Coping with free-riders

(10) ‘I don’t feel that we had any free-riders. We did have teething problems initially, but we discussed them as a group and were able to improve the way we worked as a team.’

(11) ‘We confronted the person involved to try and understand and discover what problems he was facing.’

(12) ‘They were confronted and asked to explain themselves. The situation was resolved by listening to their problems and then helping them to overcome these problems.’

(13) ‘We didn’t have any free-riders.’ [This was the response of 92 per cent of PBL students.]

The benefits of PBL

(14) ‘It gave me a chance to meet new people. Also to see how different people take different approaches to the one question.’

(15) ‘Confidence, shared information, different opinions.’

(16) ‘I learnt where to find various sources of information. I also learnt how to participate in a group and work within a team.’

(17) ‘The information gathered was up-to-date. It was easier to digest and remember information obtained this way as opposed to reading lecture notes. The group was able to cover a wider scope when looking for information than one person working alone.’

(18) ‘Better than sitting in a lecture. We learnt more because we had to find the information ourselves. We also became much more aware of information sources.’

(19) ‘Each team member had different skills to bring to task discussions and I picked up very valuable information from each of them.’

(20) ‘Merging individual views into a joint document was an excellent learning process.’

(21) ‘The problem-solving skills I developed on this module will help me study my other modules next semester.’

(22) ‘I learnt more about the subject researching it myself rather than being lectured.’

(23) ‘Apart from the social aspect of meeting new people and having a bit of “craic”, it was a very valuable experience working in the group. I am a quiet person and group work made me provide an input to team effect.’

(24) ‘I was shown by another group member how to access journals etc. and I experienced a wide range of skills.’
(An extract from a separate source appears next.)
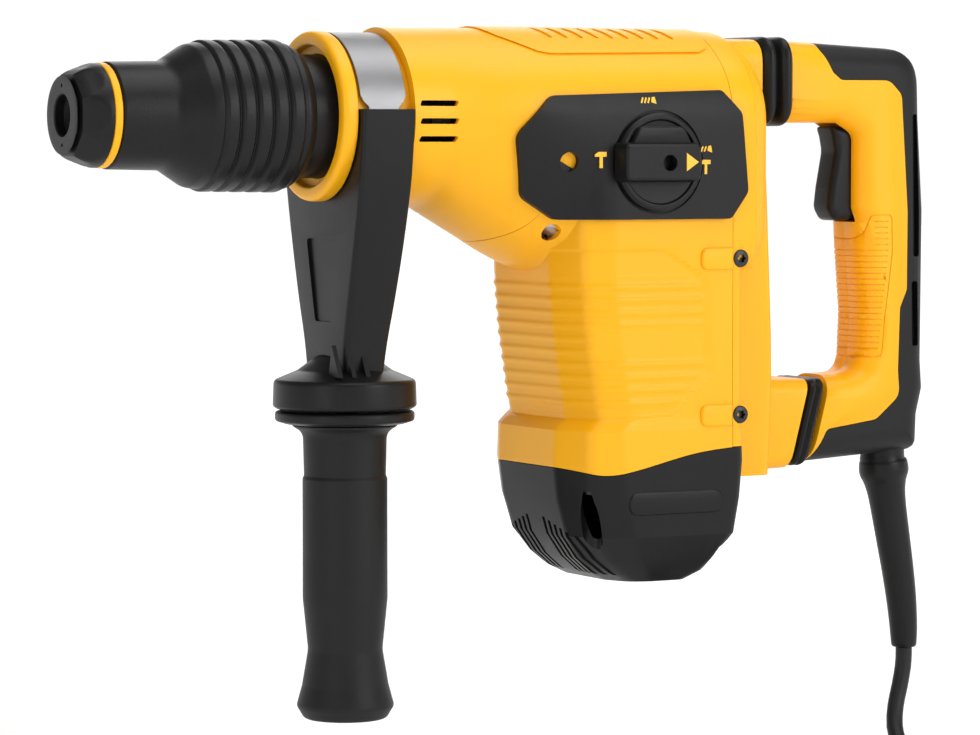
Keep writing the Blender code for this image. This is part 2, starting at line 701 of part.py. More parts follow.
def make_rear_cover():
    cover = body_volume(0.0)
    cover.name = "rear_cover"
    stub = rounded([(24, -2, 8), (24, 37.5, 12), (-24, 37.5, 12), (-24, -2, 8)])
    points, faces = loft([[(x, y, z) for y, z in stub] for x in (322.0, 350.7)])
    foot = pillow("foot", [
        (300, -105, 1), (351, -112, 6), (357, -126.0, 6), (400.0, -127.0, 1), (400.0, -168.2, 1),
        (340, -170.8, 4), (300, -170.8, 1),
    ], 20.0, 7.0)
    keep(foot, slab("before_gaiter", slant(-14.0), -40, 40))
    join(cover, solid("stub", points, faces), rear_spine(), foot)
    cut(cover, box("front", (100, -90, -240), (COVER_X + GAP, 90, 80)))
    cut(cover, box("below_cap", (300, -90, -240), (326.5, 90, -154.9)))
    cut(cover, upper_volume(WALL))
    cut(cover, box("motor_room", (310, -46.5, -150), (321.8, 46.5, -40)))
    cut(cover, box("spine_room", (310, -28, -150), (345, 28, -40)))
    cut(cover, box("foot_room", (340, -15, -163), (366, 15, -132)))
    cut(cover, rod("spring_room", "X", (0, 0, 17.5), 326.0, 360.0, 11.5, segments=20))


# ---------------------------------------------------------------- rear handle
def handle_corners():
    """XZ corners of the rear handle with its finger gap, running on past both of its joints."""
    return [
        (350.0, 38.4, 2), (449.3, 33.4, 23), (450.2, 0.0, 30), (453.0, -45.0, 30), (452.4, -119.0, 8),
        (453.4, -133.0, 7), (450.2, -146.0, 6), (449.5, -163.6, 6), (404.0, -166.3, 20), (350.0, -169.5, 1),
        (350.0, -126.6, 1), (415.4, -124.6, 11), (416.6, -95.0, 20), (414.2, -66.0, 8), (413.4, -50.0, 6),
        (411.0, -44.0, 4), (411.0, -8.0, 6), (401.0, -2.3, 6), (350.0, -2.3, 2),
    ]


def yellow_corners():
    """XZ corners of the zone of the hard yellow shells; the soft overmould takes the rest."""
    return [
        (350.0, 60.0, 0), (389.0, 60.0, 0), (389.0, 33.0, 4), (395.0, 22.0, 6), (400.0, 18.3, 4),
        (428.0, 18.4, 8), (435.2, 11.5, 6), (439.0, -46.0, 8), (438.8, -84.0, 4), (434.8, -93.0, 4),
        (433.8, -124.0, 6), (434.8, -136.0, 8), (421.0, -147.4, 8), (392.5, -151.2, 4), (383.4, -168.0, 1),
        (380.0, -190.0, 0), (350.0, -190.0, 0),
    ]


def handle_volume():
    whole = pillow("handle_volume", handle_corners(), 18.0, 7.0)
    behind = [(368.6, 60), (470, 60), (470, -190), (377.7, -190), (398.5, -112), (368.6, -112)]
    return keep(whole, slab("behind_joints", behind, -40, 40))


def handle_rooms():
    return [
        box("trigger_slot", (398.0, -11.5, -50.8), (421.3, 11.5, -2.4)),
        box("switch_room", (421.0, -13.0, -62.0), (434.2, 13.0, 8.0)),
        rod("spring_room", "X", (0, 0, 17.5), 360.0, 378.0, 11.5, segments=20),
        rod("rod_room", "X", (0, 0, 17.5), 370.0, 398.0, 6.2, segments=20),
    ]


def make_handle_shell(name, side):
    shell = handle_volume()
    shell.name = name
    shell.data.materials.clear()
    shell.data.materials.append(material("yellow"))
    keep(shell, slab("yellow_zone", rounded(yellow_corners(), 2), -40, 40))
    low, high = sorted((side * GAP / 2, side * 40.0))
    keep(shell, box("half", (340, low, -200), (470, high, 80)))
    cut(shell, *handle_rooms())


def make_overmould():
    mould = handle_volume()
    mould.name = "grip_overmould"
    mould.data.materials.clear()
    mould.data.materials.append(material("rubber"))
    zone = rounded(shrunk(yellow_corners(), -GAP), 2)
    cut(mould, slab("yellow_zone", zone, -40, 40))
    cut(mould, rod("relief_socket", "Z", (437.0, 0, 0), -180, -151, 11.2, segments=24))


def make_trigger():
    corners = [
        (404.8, -3.9, 2), (414.2, -4.6, 2), (415.6, -22.0, 6), (415.0, -49.6, 3), (404.5, -50.0, 4),
        (400.9, -38.0, 8), (403.6, -18.0, 8),
    ]
    pillow("trigger", corners, 11.0, 2.5, "black", origin=(412.0, 0, -6.0))
    box("power_switch", (421.8, -12.0, -50.0), (433.4, 12.0, 4.0), "black")


def make_bellows():
    rings = []
    sections = [
        (351.0, 22.4, 18.6), (353.0, 26.6, 21.6), (356.4, 26.6, 21.6), (358.8, 23.4, 19.2),
        (360.4, 23.4, 19.2), (362.8, 26.4, 21.4), (366.2, 26.4, 21.4), (368.3, 22.4, 18.6),
        (368.3, 14.0, 13.0), (351.0, 14.0, 13.0),
    ]
    for x, w, h in sections:
        corner = 10.0 if w > 15 else 5.0
        corners = [(w, -h, corner), (w, h, corner), (-w, h, corner), (-w, -h, corner)]
        rings.append([(x, y, 17.4 + z) for y, z in rounded(corners)])
    points, faces = loft(rings, closed=True)
    solid("upper_bellows", points, faces, "rubber", (359.6, 0, 17.4))

    rings = []
    for shift, inward in ((0.3, 1.0), (1.6, 0.0), (6.4, 0.0), (7.9, 1.0), (7.9, 6.0), (0.3, 6.0)):
        w, low, high = 19.6 - inward, -168.2 + inward, -126.8 - inward
        corner = 7.0 - inward
        corners = [(w, low, corner), (w, high, corner), (-w, high, corner), (-w, low, corner)]
        rings.append([(383.0 + shift + 0.266 * (z + 126.8), y, z) for y, z in rounded(corners)])
    points, faces = loft(rings, closed=True)
    solid("lower_gaiter", points, faces, "rubber", (381.0, 0, -147.0))
    coil_spring("damper_spring", "X", (0, 0, 17.5), 338.5, 377.6, 8.6, 1.5, 5)
    rod("damper_rod", "X", (0, 0, 17.5), 320.0, 386.0, 5.5, "steel", 16)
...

(25) ‘It gave me experience in researching data sources. This was an area in which I had little experience. It also helped me develop a professional approach to tasks.’

(26) ‘Given a lot of responsibility – introduced me to independent learning.’

(27) ‘Group morale was high. Knowledge gained was more extensive and better than lectures.’

(28) ‘The fact that the majority of people did the work meant it was easier to learn the material.’

(29) ‘It benefited my organisational and interpersonal skills. Also my diplomacy was tested with certain members of the group.’

(30) ‘It forced us to do the research ourselves.’

What skills do you believe you developed?

(31) ‘Research methods, communication skills, leadership, selection of quality data from a vast range of data.’

(32) ‘The ability to select relevant data and dispose of rest.’

(33) ‘Communication, reporting, negotiation, data selection, leadership.’

(34) ‘Team working, research methods. I also gained self-confidence with this method.’

(35) ‘Time management, meeting deadlines, interpersonal skills.’

(36) ‘Delegating, researching, organising and summarising issues (through the written response part of the set task).’

(37) ‘More in-depth research skills and applying data and economic models to real-world situations.’

(38) ‘I feel that this method of teaching developed my problem-solving skills.’

Negative aspects – not all students like active learning! Also, some students who enjoyed the PBL experience overall had reservations with certain aspects.

(39) ‘It put us under a lot of pressure to complete the work on time. I did not enjoy it at all.’

(40) ‘Meeting outside of scheduled classes.’

(41) ‘Too much hard work every week – the pressure did not subside.’

(42) ‘You had to depend on others for vital information, and you have to trust their input to the process.’

(43) ‘I would have preferred more lecture-based teaching.’

(44) ‘On occasions we all wanted to be leader which led to confusion.’

(45) ‘It was quite time consuming. I spent a lot of extra time researching and meeting up with other members of the group outside of class hours.’